-- BEGIN Given data --
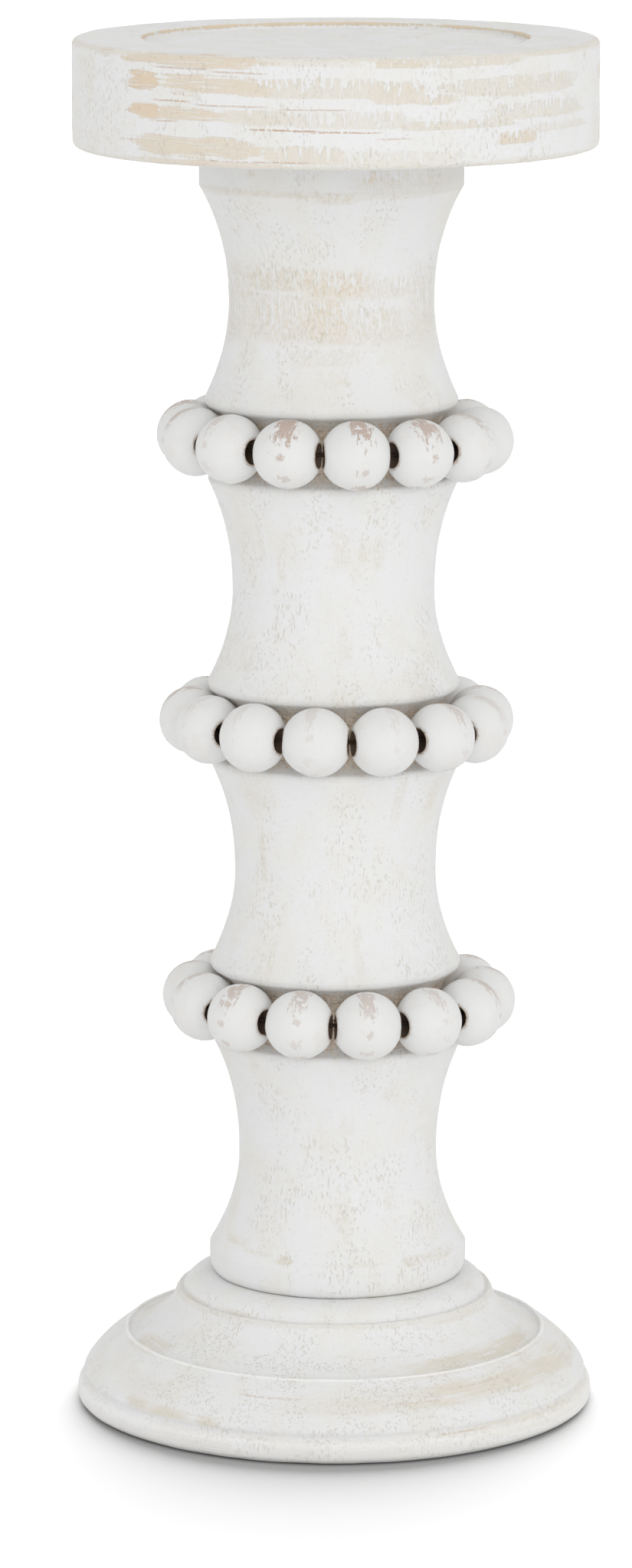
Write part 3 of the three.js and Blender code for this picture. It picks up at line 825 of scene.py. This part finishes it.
def strand(path, closed, radius=STRAND_RADIUS):
    """Adds one strand to the cord being made, as a round curve through the path's points."""
    curve = bpy.data.curves.new("strand", "CURVE")
    curve.dimensions = "3D"
    curve.bevel_depth = radius * MM
    curve.bevel_resolution = 1
    curve.use_fill_caps = not closed
    line = curve.splines.new("POLY")
    line.points.add(len(path) - 1)
    for spot, place in zip(line.points, path):
        spot.co = (*place, 1)
    line.use_cyclic_u = closed
    made = bpy.data.objects.new("strand", curve)
    bpy.context.collection.objects.link(made)
    return made


def make_cord(name, place, knot_angle):
    """Three twisted strands right round the string, with an overhand knot and two cut tails."""
    strands = []
    stops = TWISTS * STOPS_A_TWIST
    for lay in range(3):
        path = []
        for n in range(stops):
            twist = 2 * math.pi * (n / STOPS_A_TWIST + lay / 3)
            ring = on_string(CORD_LINE + TWIST_RADIUS * math.cos(twist), 360 * n / stops)
            path.append(place @ (ring + Vector((0, 0, TWIST_RADIUS * MM * math.sin(twist)))))
        strands.append(strand(path, closed=True))
    knot = place @ on_string(CORD_LINE, knot_angle)
    outward = (place.to_3x3() @ on_string(1, knot_angle)).normalized()
    upward = place.to_3x3() @ Vector((0, 0, 1))
    sideways = outward.cross(upward)
    loops = []
    for n in range(KNOT_STOPS):
        t = 2 * math.pi * n / KNOT_STOPS
        loops.append(knot + MM * KNOT_SIZE * (
            sideways * (math.sin(t) + 2 * math.sin(2 * t))
            + upward * (math.cos(t) - 2 * math.cos(2 * t))
            - outward * KNOT_DEPTH * math.sin(3 * t)))
    strands.append(strand(loops, closed=True, radius=KNOT_STRAND))
    for side in (-1, 1):
        tail = []
        for n in range(TAIL_STOPS + 1):
            share = n / TAIL_STOPS
            reach = TAIL_LENGTH * MM * share
            tail.append(knot + outward * reach * TAIL_OUT + sideways * side * reach * TAIL_SPREAD
                        - upward * reach * TAIL_DROP * (1 + share))
        strands.append(strand(tail, closed=False, radius=TAIL_STRAND))
    bpy.ops.object.select_all(action="DESELECT")
    for made in strands:
        made.select_set(True)
    bpy.context.view_layer.objects.active = strands[0]
    bpy.ops.object.convert(target="MESH")
    bpy.ops.object.join()
    cord = bpy.context.object
    cord.name = name
    cord.data.name = name
    bpy.ops.object.shade_smooth()
    return cord


for index, (level, axis, front_lift, left_lift, first) in enumerate(STRINGS):
    body = "bead_string_" + level
    middle = Vector((axis, 0, COVES[index])) * MM
    place = (Matrix.Translation(middle) @ Matrix.Rotation(math.radians(-front_lift), 4, "X")
             @ Matrix.Rotation(math.radians(left_lift), 4, "Y"))
    for n in range(BEADS):
        angle = first + n * BEAD_PITCH
        node = f"bead_{level}_{n + 1:02d}"
        mesh = first_bead.data.copy()
        mesh.name = "painted_" + node
        bead = bpy.data.objects.new("painted_" + node, mesh)
        bpy.context.collection.objects.link(bead)
        local = [x for vertex in mesh.vertices for x in vertex.co]
        mesh.attributes.new("in_bead", "FLOAT_VECTOR", "POINT").data.foreach_set("vector", local)
        count = len(mesh.vertices)
        number = mesh.attributes.new("bead_number", "FLOAT", "POINT")
        number.data.foreach_set("value", [float(index * BEADS + n)] * count)
        wear = mesh.attributes.new("bead_wear", "FLOAT", "POINT")
        wear.data.foreach_set("value", [WEAR[level][n]] * count)
        mesh.transform(place @ Matrix.Translation(on_string(STRING_RADIUS, angle))
                       @ Matrix.Rotation(math.radians(angle), 4, "Z"))
        uneven(bead, 6 * MM, 0.3 * MM)
        settle(bead, body, "bead_paint", bead_paint, node)
    knot_angle = first - (360 - (BEADS - 1) * BEAD_PITCH) / 2
    cord = make_cord("twisted_cord_" + level, place, knot_angle)
    settle(cord, body, "cord", cord_thread, "cord_" + level)
bpy.data.objects.remove(first_bead)


# Candle plate: a thick disc of turned wood with rounded arrises and a shallow round recess for the
# candle. Its side is scraped back in four level bands, which the brush has partly covered again.
plate_low, plate_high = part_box("candle_plate")
plate_axis = (plate_low.x + plate_high.x) / 2
plate_radius = (plate_high.x - plate_low.x) / 2 / MM
plate_bottom = plate_low.z / MM
plate_top = plate_high.z / MM
PLATE_EDGE = 1.6
RECESS_RADIUS = 44.2
RECESS_DEPTH = 1.4
RECESS_EDGE = 0.5
RECESS_FILLET = 0.4
PLATE_SOCKET = 13
PLATE_SIDES = 400
plate_side = plate_radius - PLATE_EDGE
recess_floor = plate_top - RECESS_DEPTH
plate_outline = [
    (0, plate_bottom + PLATE_SOCKET),
    (SOCKET_RADIUS, plate_bottom + PLATE_SOCKET),
    (SOCKET_RADIUS, plate_bottom),
    *straight((SOCKET_RADIUS, plate_bottom), (plate_side, plate_bottom), 30)[1:],
    *arc((plate_side, plate_bottom + PLATE_EDGE), PLATE_EDGE, PLATE_EDGE, -90, 0, 8)[1:],
    *straight((plate_radius, plate_bottom + PLATE_EDGE), (plate_radius, plate_top - PLATE_EDGE),
              40)[1:],
    *arc((plate_side, plate_top - PLATE_EDGE), PLATE_EDGE, PLATE_EDGE, 0, 90, 8)[1:],
    *straight((plate_side, plate_top), (RECESS_RADIUS + RECESS_EDGE, plate_top), 14)[1:],
    *arc((RECESS_RADIUS + RECESS_EDGE, plate_top - RECESS_EDGE), RECESS_EDGE, RECESS_EDGE,
         90, 180, 4)[1:],
    *arc((RECESS_RADIUS - RECESS_FILLET, recess_floor + RECESS_FILLET), RECESS_FILLET,
         RECESS_FILLET, 0, -90, 4),
    *straight((RECESS_RADIUS - RECESS_FILLET, recess_floor), (0, recess_floor), 24)[1:],
]
plate = turned("painted_candle_plate", plate_outline, plate_axis, PLATE_SIDES)
uneven(plate, 14 * MM, 0.28 * MM)
uneven(plate, 1.8 * MM, 0.06 * MM, stretch=3)
plate_worn = [
    (-34, 319.6, 18, 1.3, 0.85, 0.55),
    (-6, 319.7, 12, 0.9, 0.4, 0.4),
    (14, 319.4, 6, 1.0, 0.8, 0.5),
    (31, 319.3, 12, 1.1, 0.7, 0.4),
    (54, 320.2, 11, 0.6, 0.6, 0.4),
    (-45, 314.4, 4.4, 1.9, 0.92, 0.85),
    (-27, 314.2, 13, 2.0, 0.78, 0.6),
    (-2, 314.0, 14, 2.2, 0.6, 0.4),
    (13, 313.0, 6, 2.4, 0.7, 0.45),
    (21, 311.4, 5, 1.2, 0.7, 0.5),
    (42, 313.6, 20, 2.2, 0.6, 0.25),
    (-45, 307.9, 4.4, 1.7, 0.88, 0.8),
    (-33, 307.7, 7.5, 1.6, 0.8, 0.6),
    (-17, 307.4, 9, 1.9, 0.6, 0.4),
    (3, 307.0, 13, 1.9, 0.5, 0.25),
    (27, 305.6, 13, 1.0, 0.65, 0.4),
    (50, 307.8, 16, 1.8, 0.55, 0.25),
    (-31, 300.3, 16.5, 2.2, 0.8, 0.5),
    (-7, 299.2, 9, 2.0, 0.65, 0.5),
    (14, 298.4, 14, 1.8, 0.4, 0.3),
    (42, 302.0, 5, 1.3, 0.8, 0.55),
    (57, 303.6, 11, 0.9, 0.45, 0.35),
    (-30, 296.9, 18, 0.6, 0.6, 0.9),
    (100, 314, 20, 2, 0.6, 0.5),
    (138, 307, 25, 1.8, 0.6, 0.5),
    (-112, 300.5, 22, 2, 0.7, 0.6),
    (-150, 313.6, 22, 2, 0.6, 0.6),
    (160, 300, 14, 2, 0.6, 0.5),
    (-96, 308, 12, 1.5, 0.5, 0.5),
    (122, 319.5, 20, 1, 0.6, 0.6),
    (-140, 319.6, 22, 1, 0.7, 0.6),
]
plate_scratches = [
    (317.7, -42, -28, 0.7),
    (317.2, -27, -15, 0.6),
    (310.3, -42, -33, 0.9),
    (309.8, -31, -15, 0.6),
    (309.3, -12, 2, 0.6),
    (304.7, -18, -4, 1.0),
    (304.4, -5, 9, 0.9),
    (302.9, 9, 16, 0.5),
    (305.8, -43, -36, 0.6),
    (297.6, -30, -6, 0.7),
    (310.6, 150, 168, 0.7),
    (304.5, -140, -118, 0.7),
]
plate_arrises = [
    (plate_radius - 0.4, plate_top - 0.4, 1.1, 0.45),
    (plate_radius - 0.4, plate_bottom + 0.4, 0.9, 0.4),
    (RECESS_RADIUS + 0.1, plate_top - 0.4, 0.5, 1.0),
]
plate_rough = [
    (-62, 308, 12, 9, 1.0),
    (-52, 314, 7, 4, 0.9),
    (35, 309, 26, 9, 0.6),
    (-148, 306, 18, 8, 0.8),
    (110, 304, 22, 8, 0.7),
]
plate_paint = whitewash("plate_paint", plate_axis, plate_worn, plate_scratches, plate_arrises,
                        rough=plate_rough, upright_from=-18, inside=57, soft=0.1, flecked=0.1)
settle(plate, "root", "plate_paint", plate_paint, "candle_plate")


# Joinery: four plain dowels of pale hardwood and one zinc-plated wood screw. They keep their own
# solids and only get their finish here.
PALE_WOOD = shade(196, 164, 122)
DEEP_WOOD = shade(172, 136, 94)
PORE_BROWN = shade(122, 90, 58)
BRIGHT_ZINC = shade(168, 170, 172)
DULL_ZINC = shade(142, 145, 150)
wood, wood_shader, wood_point = new_finish("bare_wood")
grain = wood_point.noise(0.5 * MM, upright=22, detail=3)
pores = wood_point.noise(0.25 * MM, upright=9, detail=1).rise(0.62, 0.7)
wood_colour = grain.rise(0.3, 0.7).blend(PALE_WOOD, DEEP_WOOD)
join((pores * 0.5).blend(wood_colour, PORE_BROWN), wood_shader, "Base Color")
join(0.6 + grain * 0.25, wood_shader, "Roughness")
wood_bump = grain.node("Bump", {"Height": grain - pores * 0.6, "Distance": 0.1 * MM})
join(wood_bump, wood_shader, "Normal")

steel, steel_shader, steel_point = new_finish("screw_steel")
turning = steel_point.noise(0.3 * MM, upright=0.6, detail=2)
zinc = steel_point.noise(2 * MM, detail=3)
join(zinc.rise(0.3, 0.7).blend(BRIGHT_ZINC, DULL_ZINC), steel_shader, "Base Color")
steel_shader.inputs["Metallic"].default_value = 1.0
join(0.28 + turning * 0.25, steel_shader, "Roughness")
join(turning.node("Bump", {"Height": turning, "Distance": 0.03 * MM}), steel_shader, "Normal")

for node, finish in [("dowel_lower", wood), ("dowel_middle", wood), ("dowel_upper", wood),
                     ("dowel_plate", wood), ("foot_screw", steel)]:
    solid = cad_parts[node]
    solid.material_slots[0].link = "OBJECT"
    solid.material_slots[0].material = finish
-- END Given data --
# [Objective]
Search the material above for "node". Pull out each line where it shows up.

# [Output below]
        node = f"bead_{level}_{n + 1:02d}"
        mesh.name = "painted_" + node
        bead = bpy.data.objects.new("painted_" + node, mesh)
        settle(bead, body, "bead_paint", bead_paint, node)
wood_bump = grain.node("Bump", {"Height": grain - pores * 0.6, "Distance": 0.1 * MM})
join(turning.node("Bump", {"Height": turning, "Distance": 0.03 * MM}), steel_shader, "Normal")
for node, finish in [("dowel_lower", wood), ("dowel_middle", wood), ("dowel_upper", wood),
    solid = cad_parts[node]